By virtue of the fine subgrain (and grain) size (0.4-1.2 μm), this alloy is also able to maintain a lower flow stress during superplastic forming (450-600 psi at 460°C at 5×10-3 per second). This leads to reduced cavitation problems as well. After forming, the alloy may be heat treated similarly to conventional 7000 series aluminum alloys to the T6 condition by solution treating and aging. The room temperature yield strength of this alloy after superplastic forming is about 82 KSI in the T6 condition.

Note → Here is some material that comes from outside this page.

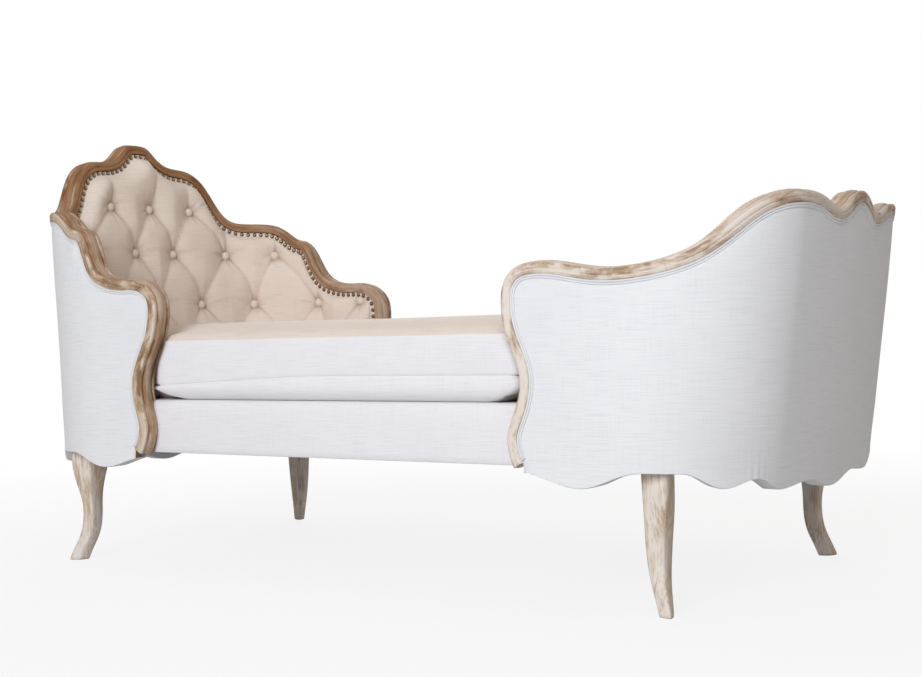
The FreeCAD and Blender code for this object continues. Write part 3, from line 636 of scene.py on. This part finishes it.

Based upon the alloy compositions tested as described above, the optimum nominal composition selected, and the tolerance range that is generally accepted for high strength aluminum alloys, the following chemical compositon range has been determined for the alloy according to the invention: 6.0 to 8.0% Zn, 1.5 to 3.5% Mg, 1.0 to 3.0% Cu, 0.2 to 0.4% Zr, 0.2 to 0.5% Cr and the balance aluminum and minor amounts of impurities, with Fe and Si content being less than 0.05% each.
Numerous variations can be made without departing from the invention. Accordingly, it should be understood that the form of the invention described above is illustrative and is not intended to limit the scope of the invention.